_Stored data_
-- -- --

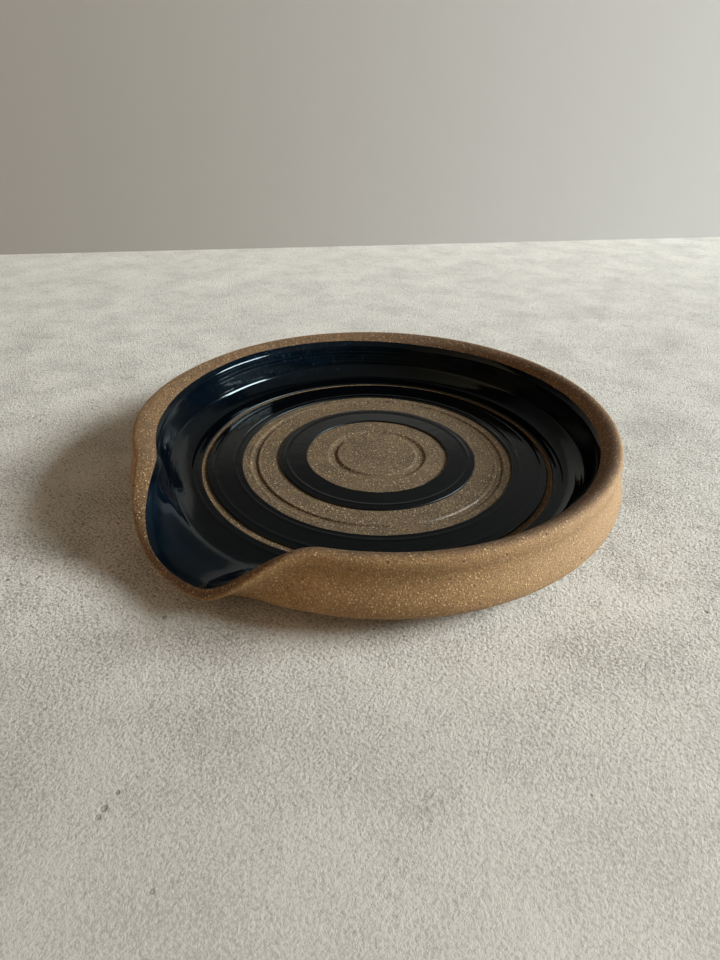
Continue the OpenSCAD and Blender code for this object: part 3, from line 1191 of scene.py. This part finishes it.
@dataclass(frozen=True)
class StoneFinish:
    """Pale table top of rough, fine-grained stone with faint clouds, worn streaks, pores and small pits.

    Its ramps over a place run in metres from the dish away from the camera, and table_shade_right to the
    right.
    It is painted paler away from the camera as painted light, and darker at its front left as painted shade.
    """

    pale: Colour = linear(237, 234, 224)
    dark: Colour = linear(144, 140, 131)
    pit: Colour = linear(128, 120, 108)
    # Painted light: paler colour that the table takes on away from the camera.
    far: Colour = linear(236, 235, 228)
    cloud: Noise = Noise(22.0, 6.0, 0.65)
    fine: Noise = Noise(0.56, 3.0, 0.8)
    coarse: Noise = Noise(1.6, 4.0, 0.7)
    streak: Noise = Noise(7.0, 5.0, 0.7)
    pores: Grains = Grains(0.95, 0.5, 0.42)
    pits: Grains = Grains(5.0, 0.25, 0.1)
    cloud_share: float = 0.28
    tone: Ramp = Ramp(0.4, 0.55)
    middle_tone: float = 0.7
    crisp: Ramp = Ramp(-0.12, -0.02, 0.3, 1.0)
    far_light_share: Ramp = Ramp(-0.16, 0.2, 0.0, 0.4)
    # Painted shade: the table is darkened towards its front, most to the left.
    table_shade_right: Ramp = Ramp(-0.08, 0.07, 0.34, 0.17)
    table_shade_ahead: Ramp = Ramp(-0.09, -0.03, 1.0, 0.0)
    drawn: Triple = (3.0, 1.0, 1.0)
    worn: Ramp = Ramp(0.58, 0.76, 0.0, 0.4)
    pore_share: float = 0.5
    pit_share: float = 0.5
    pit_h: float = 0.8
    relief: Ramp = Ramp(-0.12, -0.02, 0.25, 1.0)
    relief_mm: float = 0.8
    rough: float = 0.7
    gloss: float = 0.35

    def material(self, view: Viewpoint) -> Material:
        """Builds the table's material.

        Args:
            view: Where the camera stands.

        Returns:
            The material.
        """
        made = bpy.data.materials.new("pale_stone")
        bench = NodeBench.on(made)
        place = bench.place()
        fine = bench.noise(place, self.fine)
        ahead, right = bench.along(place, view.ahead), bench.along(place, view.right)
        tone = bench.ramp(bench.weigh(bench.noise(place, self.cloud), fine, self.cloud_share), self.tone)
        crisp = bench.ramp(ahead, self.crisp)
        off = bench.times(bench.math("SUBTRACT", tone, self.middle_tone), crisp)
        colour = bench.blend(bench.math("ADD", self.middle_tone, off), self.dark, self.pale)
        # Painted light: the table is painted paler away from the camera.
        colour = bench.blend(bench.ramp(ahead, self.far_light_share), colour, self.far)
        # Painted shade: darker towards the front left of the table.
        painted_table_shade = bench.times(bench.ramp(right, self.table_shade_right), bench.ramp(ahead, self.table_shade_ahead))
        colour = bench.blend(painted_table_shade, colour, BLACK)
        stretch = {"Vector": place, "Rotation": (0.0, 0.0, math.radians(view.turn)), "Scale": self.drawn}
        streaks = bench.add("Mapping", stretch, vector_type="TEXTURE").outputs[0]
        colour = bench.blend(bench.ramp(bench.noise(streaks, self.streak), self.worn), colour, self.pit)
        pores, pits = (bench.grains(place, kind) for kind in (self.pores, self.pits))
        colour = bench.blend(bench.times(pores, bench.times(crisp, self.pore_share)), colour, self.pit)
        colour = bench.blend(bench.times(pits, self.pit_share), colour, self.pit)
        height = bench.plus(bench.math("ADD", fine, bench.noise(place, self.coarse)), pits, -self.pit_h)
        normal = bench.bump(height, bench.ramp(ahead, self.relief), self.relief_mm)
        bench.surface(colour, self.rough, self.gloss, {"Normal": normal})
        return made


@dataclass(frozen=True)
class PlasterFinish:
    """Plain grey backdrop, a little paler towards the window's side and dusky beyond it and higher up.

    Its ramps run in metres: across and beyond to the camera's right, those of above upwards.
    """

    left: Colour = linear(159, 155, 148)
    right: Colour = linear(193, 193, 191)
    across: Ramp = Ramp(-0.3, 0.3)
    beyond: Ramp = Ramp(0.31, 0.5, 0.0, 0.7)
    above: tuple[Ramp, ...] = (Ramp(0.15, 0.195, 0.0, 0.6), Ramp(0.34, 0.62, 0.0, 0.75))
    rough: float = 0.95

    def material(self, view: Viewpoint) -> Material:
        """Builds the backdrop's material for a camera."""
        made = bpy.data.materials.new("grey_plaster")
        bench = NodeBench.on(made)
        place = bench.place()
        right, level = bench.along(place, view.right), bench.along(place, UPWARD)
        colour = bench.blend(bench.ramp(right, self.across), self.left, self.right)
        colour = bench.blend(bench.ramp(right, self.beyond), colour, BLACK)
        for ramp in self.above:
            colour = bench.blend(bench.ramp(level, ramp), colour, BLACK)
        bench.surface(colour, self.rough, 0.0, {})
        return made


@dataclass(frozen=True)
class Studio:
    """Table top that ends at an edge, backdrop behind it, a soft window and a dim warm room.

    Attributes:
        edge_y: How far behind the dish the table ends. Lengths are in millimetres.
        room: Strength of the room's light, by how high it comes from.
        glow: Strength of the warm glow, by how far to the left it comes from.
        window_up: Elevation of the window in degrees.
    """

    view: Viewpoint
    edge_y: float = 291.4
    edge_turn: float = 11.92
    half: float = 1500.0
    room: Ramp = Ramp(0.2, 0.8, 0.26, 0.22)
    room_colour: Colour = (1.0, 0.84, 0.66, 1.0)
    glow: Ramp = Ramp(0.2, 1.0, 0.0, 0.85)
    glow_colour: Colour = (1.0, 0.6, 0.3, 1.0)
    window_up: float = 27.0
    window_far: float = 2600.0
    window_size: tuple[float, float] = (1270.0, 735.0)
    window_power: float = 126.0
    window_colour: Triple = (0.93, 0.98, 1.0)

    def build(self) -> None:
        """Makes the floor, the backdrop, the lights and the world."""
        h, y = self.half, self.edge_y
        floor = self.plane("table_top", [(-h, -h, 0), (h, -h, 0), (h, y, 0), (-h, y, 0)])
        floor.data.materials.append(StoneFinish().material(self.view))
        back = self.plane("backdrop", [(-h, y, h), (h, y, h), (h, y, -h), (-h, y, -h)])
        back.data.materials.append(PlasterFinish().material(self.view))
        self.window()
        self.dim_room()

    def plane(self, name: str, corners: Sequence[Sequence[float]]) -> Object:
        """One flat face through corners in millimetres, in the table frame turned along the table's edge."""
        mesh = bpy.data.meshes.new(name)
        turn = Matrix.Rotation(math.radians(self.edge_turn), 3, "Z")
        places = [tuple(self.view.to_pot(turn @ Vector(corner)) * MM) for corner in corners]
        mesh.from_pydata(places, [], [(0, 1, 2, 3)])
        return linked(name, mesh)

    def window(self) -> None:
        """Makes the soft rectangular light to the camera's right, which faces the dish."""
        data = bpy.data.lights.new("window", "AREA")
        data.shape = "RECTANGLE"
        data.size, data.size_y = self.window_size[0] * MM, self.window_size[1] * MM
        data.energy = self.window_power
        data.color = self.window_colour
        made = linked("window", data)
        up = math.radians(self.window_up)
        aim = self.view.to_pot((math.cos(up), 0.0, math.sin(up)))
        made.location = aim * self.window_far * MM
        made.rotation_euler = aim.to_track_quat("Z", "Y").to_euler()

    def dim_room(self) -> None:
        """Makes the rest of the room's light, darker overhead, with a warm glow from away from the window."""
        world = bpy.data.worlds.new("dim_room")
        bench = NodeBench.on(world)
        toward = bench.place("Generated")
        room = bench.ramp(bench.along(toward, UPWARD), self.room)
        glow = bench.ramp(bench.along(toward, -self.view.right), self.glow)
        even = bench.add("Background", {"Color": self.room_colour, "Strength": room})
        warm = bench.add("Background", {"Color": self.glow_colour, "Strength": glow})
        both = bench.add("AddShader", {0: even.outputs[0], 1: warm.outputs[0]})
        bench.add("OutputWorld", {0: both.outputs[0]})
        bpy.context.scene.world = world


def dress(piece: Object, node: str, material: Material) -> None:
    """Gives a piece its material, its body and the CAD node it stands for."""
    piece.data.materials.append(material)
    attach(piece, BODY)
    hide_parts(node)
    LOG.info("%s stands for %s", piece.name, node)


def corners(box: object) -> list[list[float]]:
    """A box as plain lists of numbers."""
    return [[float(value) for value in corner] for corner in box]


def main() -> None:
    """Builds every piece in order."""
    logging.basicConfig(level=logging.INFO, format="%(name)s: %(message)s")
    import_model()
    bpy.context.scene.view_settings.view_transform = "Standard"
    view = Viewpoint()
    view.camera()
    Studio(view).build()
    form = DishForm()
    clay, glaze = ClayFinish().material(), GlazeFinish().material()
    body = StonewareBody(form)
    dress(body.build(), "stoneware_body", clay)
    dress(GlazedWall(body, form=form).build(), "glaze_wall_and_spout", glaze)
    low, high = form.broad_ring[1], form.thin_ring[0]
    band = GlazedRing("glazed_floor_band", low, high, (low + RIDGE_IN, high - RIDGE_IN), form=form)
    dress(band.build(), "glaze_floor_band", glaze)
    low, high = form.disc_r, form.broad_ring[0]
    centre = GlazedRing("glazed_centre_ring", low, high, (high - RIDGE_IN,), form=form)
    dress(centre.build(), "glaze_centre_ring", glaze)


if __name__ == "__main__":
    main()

-- -- --

_What you have to do_
Begin with the first line of the listing and copy exactly through the line that contains "view: Where the camera stands.", please, keeping both ends and leaving out everything after.

_Correct answer_
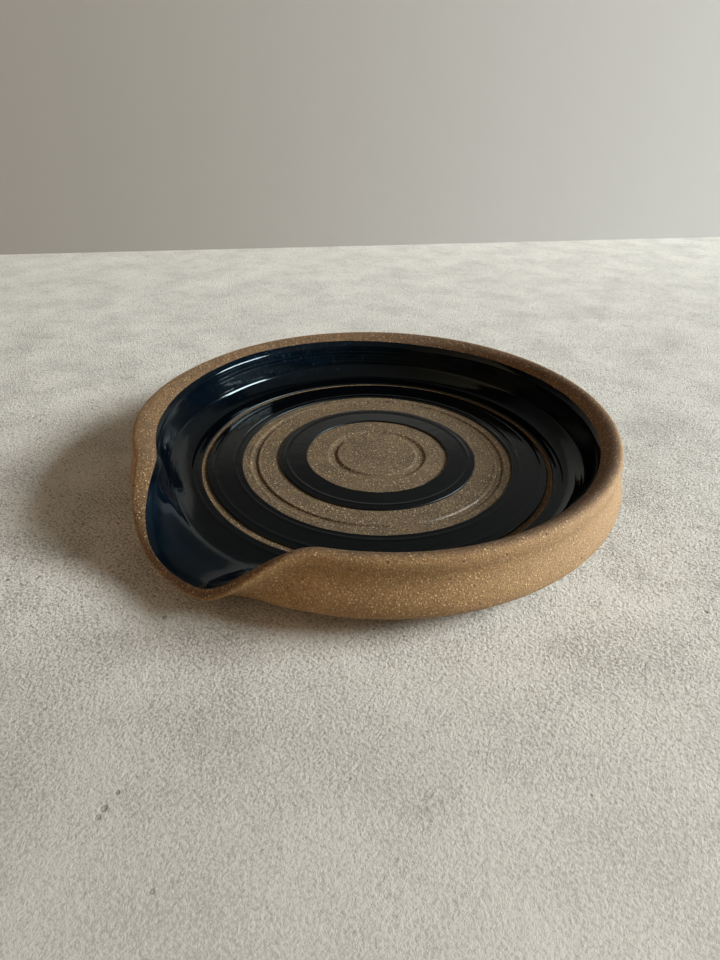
Continue the OpenSCAD and Blender code for this object: part 3, from line 1191 of scene.py. This part finishes it.
@dataclass(frozen=True)
class StoneFinish:
    """Pale table top of rough, fine-grained stone with faint clouds, worn streaks, pores and small pits.

    Its ramps over a place run in metres from the dish away from the camera, and table_shade_right to the
    right.
    It is painted paler away from the camera as painted light, and darker at its front left as painted shade.
    """

    pale: Colour = linear(237, 234, 224)
    dark: Colour = linear(144, 140, 131)
    pit: Colour = linear(128, 120, 108)
    # Painted light: paler colour that the table takes on away from the camera.
    far: Colour = linear(236, 235, 228)
    cloud: Noise = Noise(22.0, 6.0, 0.65)
    fine: Noise = Noise(0.56, 3.0, 0.8)
    coarse: Noise = Noise(1.6, 4.0, 0.7)
    streak: Noise = Noise(7.0, 5.0, 0.7)
    pores: Grains = Grains(0.95, 0.5, 0.42)
    pits: Grains = Grains(5.0, 0.25, 0.1)
    cloud_share: float = 0.28
    tone: Ramp = Ramp(0.4, 0.55)
    middle_tone: float = 0.7
    crisp: Ramp = Ramp(-0.12, -0.02, 0.3, 1.0)
    far_light_share: Ramp = Ramp(-0.16, 0.2, 0.0, 0.4)
    # Painted shade: the table is darkened towards its front, most to the left.
    table_shade_right: Ramp = Ramp(-0.08, 0.07, 0.34, 0.17)
    table_shade_ahead: Ramp = Ramp(-0.09, -0.03, 1.0, 0.0)
    drawn: Triple = (3.0, 1.0, 1.0)
    worn: Ramp = Ramp(0.58, 0.76, 0.0, 0.4)
    pore_share: float = 0.5
    pit_share: float = 0.5
    pit_h: float = 0.8
    relief: Ramp = Ramp(-0.12, -0.02, 0.25, 1.0)
    relief_mm: float = 0.8
    rough: float = 0.7
    gloss: float = 0.35

    def material(self, view: Viewpoint) -> Material:
        """Builds the table's material.

        Args:
            view: Where the camera stands.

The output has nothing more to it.